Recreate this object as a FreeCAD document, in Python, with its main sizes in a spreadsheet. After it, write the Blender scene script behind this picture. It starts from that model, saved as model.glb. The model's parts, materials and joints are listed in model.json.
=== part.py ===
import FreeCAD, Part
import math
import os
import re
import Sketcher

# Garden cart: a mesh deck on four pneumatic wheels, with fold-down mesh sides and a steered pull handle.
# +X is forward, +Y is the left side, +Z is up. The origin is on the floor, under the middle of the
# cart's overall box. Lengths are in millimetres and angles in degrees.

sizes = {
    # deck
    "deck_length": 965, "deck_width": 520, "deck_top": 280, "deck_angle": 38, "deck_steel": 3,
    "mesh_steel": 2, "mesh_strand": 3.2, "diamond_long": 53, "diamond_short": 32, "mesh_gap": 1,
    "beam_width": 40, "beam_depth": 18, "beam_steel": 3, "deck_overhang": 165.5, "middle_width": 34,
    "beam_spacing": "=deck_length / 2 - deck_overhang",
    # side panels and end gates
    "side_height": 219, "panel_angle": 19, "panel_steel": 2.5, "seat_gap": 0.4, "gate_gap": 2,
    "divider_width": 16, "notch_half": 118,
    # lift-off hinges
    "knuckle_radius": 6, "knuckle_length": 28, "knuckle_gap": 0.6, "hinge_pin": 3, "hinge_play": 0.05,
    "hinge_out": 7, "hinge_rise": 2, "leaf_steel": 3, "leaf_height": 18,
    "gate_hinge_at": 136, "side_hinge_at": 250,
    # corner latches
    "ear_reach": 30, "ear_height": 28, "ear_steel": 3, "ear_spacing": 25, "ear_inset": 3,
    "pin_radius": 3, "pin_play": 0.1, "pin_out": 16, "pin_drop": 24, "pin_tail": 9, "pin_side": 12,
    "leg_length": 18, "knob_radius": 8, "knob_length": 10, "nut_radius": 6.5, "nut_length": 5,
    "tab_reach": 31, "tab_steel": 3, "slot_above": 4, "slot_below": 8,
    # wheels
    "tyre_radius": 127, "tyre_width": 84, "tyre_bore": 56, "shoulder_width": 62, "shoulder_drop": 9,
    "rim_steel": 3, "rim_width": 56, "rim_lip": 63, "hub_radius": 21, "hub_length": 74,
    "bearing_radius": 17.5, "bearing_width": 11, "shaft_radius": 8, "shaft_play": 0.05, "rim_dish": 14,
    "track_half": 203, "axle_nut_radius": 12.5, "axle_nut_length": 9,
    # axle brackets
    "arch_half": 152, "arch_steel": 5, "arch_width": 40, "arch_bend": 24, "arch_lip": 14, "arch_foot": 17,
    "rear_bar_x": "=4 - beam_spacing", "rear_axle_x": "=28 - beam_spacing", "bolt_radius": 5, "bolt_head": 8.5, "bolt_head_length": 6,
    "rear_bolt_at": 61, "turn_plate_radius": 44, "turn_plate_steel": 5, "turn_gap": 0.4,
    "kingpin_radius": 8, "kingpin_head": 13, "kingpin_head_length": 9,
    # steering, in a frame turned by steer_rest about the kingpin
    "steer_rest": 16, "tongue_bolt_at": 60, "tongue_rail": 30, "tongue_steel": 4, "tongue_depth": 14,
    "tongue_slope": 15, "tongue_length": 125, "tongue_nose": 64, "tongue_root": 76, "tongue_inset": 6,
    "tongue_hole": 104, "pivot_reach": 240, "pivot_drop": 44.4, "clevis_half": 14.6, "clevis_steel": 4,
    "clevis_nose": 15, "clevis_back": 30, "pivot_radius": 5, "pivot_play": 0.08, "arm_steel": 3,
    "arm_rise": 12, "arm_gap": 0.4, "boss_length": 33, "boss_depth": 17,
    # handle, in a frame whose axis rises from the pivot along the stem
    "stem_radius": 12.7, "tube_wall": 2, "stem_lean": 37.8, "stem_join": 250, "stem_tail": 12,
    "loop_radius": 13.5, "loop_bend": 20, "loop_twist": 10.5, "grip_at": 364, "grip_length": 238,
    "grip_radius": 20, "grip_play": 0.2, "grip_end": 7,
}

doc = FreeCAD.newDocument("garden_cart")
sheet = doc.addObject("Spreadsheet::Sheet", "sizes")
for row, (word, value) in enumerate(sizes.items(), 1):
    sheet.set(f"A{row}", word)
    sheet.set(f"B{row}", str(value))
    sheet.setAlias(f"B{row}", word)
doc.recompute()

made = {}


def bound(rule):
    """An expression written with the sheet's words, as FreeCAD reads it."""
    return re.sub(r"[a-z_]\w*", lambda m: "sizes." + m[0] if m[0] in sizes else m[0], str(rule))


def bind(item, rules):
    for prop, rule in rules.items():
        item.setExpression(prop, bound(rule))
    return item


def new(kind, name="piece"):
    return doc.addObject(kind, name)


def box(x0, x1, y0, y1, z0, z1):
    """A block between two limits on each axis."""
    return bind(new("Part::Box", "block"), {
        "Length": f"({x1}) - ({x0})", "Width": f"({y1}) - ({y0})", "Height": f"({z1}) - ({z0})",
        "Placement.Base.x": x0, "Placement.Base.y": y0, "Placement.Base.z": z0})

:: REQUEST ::
Using the data above, repeat every line exactly.

:: CORRECT RESPONSE ::
Recreate this object as a FreeCAD document, in Python, with its main sizes in a spreadsheet. After it, write the Blender scene script behind this picture. It starts from that model, saved as model.glb. The model's parts, materials and joints are listed in model.json.
=== part.py ===
import FreeCAD, Part
import math
import os
import re
import Sketcher

# Garden cart: a mesh deck on four pneumatic wheels, with fold-down mesh sides and a steered pull handle.
# +X is forward, +Y is the left side, +Z is up. The origin is on the floor, under the middle of the
# cart's overall box. Lengths are in millimetres and angles in degrees.

sizes = {
    # deck
    "deck_length": 965, "deck_width": 520, "deck_top": 280, "deck_angle": 38, "deck_steel": 3,
    "mesh_steel": 2, "mesh_strand": 3.2, "diamond_long": 53, "diamond_short": 32, "mesh_gap": 1,
    "beam_width": 40, "beam_depth": 18, "beam_steel": 3, "deck_overhang": 165.5, "middle_width": 34,
    "beam_spacing": "=deck_length / 2 - deck_overhang",
    # side panels and end gates
    "side_height": 219, "panel_angle": 19, "panel_steel": 2.5, "seat_gap": 0.4, "gate_gap": 2,
    "divider_width": 16, "notch_half": 118,
    # lift-off hinges
    "knuckle_radius": 6, "knuckle_length": 28, "knuckle_gap": 0.6, "hinge_pin": 3, "hinge_play": 0.05,
    "hinge_out": 7, "hinge_rise": 2, "leaf_steel": 3, "leaf_height": 18,
    "gate_hinge_at": 136, "side_hinge_at": 250,
    # corner latches
    "ear_reach": 30, "ear_height": 28, "ear_steel": 3, "ear_spacing": 25, "ear_inset": 3,
    "pin_radius": 3, "pin_play": 0.1, "pin_out": 16, "pin_drop": 24, "pin_tail": 9, "pin_side": 12,
    "leg_length": 18, "knob_radius": 8, "knob_length": 10, "nut_radius": 6.5, "nut_length": 5,
    "tab_reach": 31, "tab_steel": 3, "slot_above": 4, "slot_below": 8,
    # wheels
    "tyre_radius": 127, "tyre_width": 84, "tyre_bore": 56, "shoulder_width": 62, "shoulder_drop": 9,
    "rim_steel": 3, "rim_width": 56, "rim_lip": 63, "hub_radius": 21, "hub_length": 74,
    "bearing_radius": 17.5, "bearing_width": 11, "shaft_radius": 8, "shaft_play": 0.05, "rim_dish": 14,
    "track_half": 203, "axle_nut_radius": 12.5, "axle_nut_length": 9,
    # axle brackets
    "arch_half": 152, "arch_steel": 5, "arch_width": 40, "arch_bend": 24, "arch_lip": 14, "arch_foot": 17,
    "rear_bar_x": "=4 - beam_spacing", "rear_axle_x": "=28 - beam_spacing", "bolt_radius": 5, "bolt_head": 8.5, "bolt_head_length": 6,
    "rear_bolt_at": 61, "turn_plate_radius": 44, "turn_plate_steel": 5, "turn_gap": 0.4,
    "kingpin_radius": 8, "kingpin_head": 13, "kingpin_head_length": 9,
    # steering, in a frame turned by steer_rest about the kingpin
    "steer_rest": 16, "tongue_bolt_at": 60, "tongue_rail": 30, "tongue_steel": 4, "tongue_depth": 14,
    "tongue_slope": 15, "tongue_length": 125, "tongue_nose": 64, "tongue_root": 76, "tongue_inset": 6,
    "tongue_hole": 104, "pivot_reach": 240, "pivot_drop": 44.4, "clevis_half": 14.6, "clevis_steel": 4,
    "clevis_nose": 15, "clevis_back": 30, "pivot_radius": 5, "pivot_play": 0.08, "arm_steel": 3,
    "arm_rise": 12, "arm_gap": 0.4, "boss_length": 33, "boss_depth": 17,
    # handle, in a frame whose axis rises from the pivot along the stem
    "stem_radius": 12.7, "tube_wall": 2, "stem_lean": 37.8, "stem_join": 250, "stem_tail": 12,
    "loop_radius": 13.5, "loop_bend": 20, "loop_twist": 10.5, "grip_at": 364, "grip_length": 238,
    "grip_radius": 20, "grip_play": 0.2, "grip_end": 7,
}

doc = FreeCAD.newDocument("garden_cart")
sheet = doc.addObject("Spreadsheet::Sheet", "sizes")
for row, (word, value) in enumerate(sizes.items(), 1):
    sheet.set(f"A{row}", word)
    sheet.set(f"B{row}", str(value))
    sheet.setAlias(f"B{row}", word)
doc.recompute()

made = {}


def bound(rule):
    """An expression written with the sheet's words, as FreeCAD reads it."""
    return re.sub(r"[a-z_]\w*", lambda m: "sizes." + m[0] if m[0] in sizes else m[0], str(rule))


def bind(item, rules):
    for prop, rule in rules.items():
        item.setExpression(prop, bound(rule))
    return item


def new(kind, name="piece"):
    return doc.addObject(kind, name)


def box(x0, x1, y0, y1, z0, z1):
    """A block between two limits on each axis."""
    return bind(new("Part::Box", "block"), {
        "Length": f"({x1}) - ({x0})", "Width": f"({y1}) - ({y0})", "Height": f"({z1}) - ({z0})",
        "Placement.Base.x": x0, "Placement.Base.y": y0, "Placement.Base.z": z0})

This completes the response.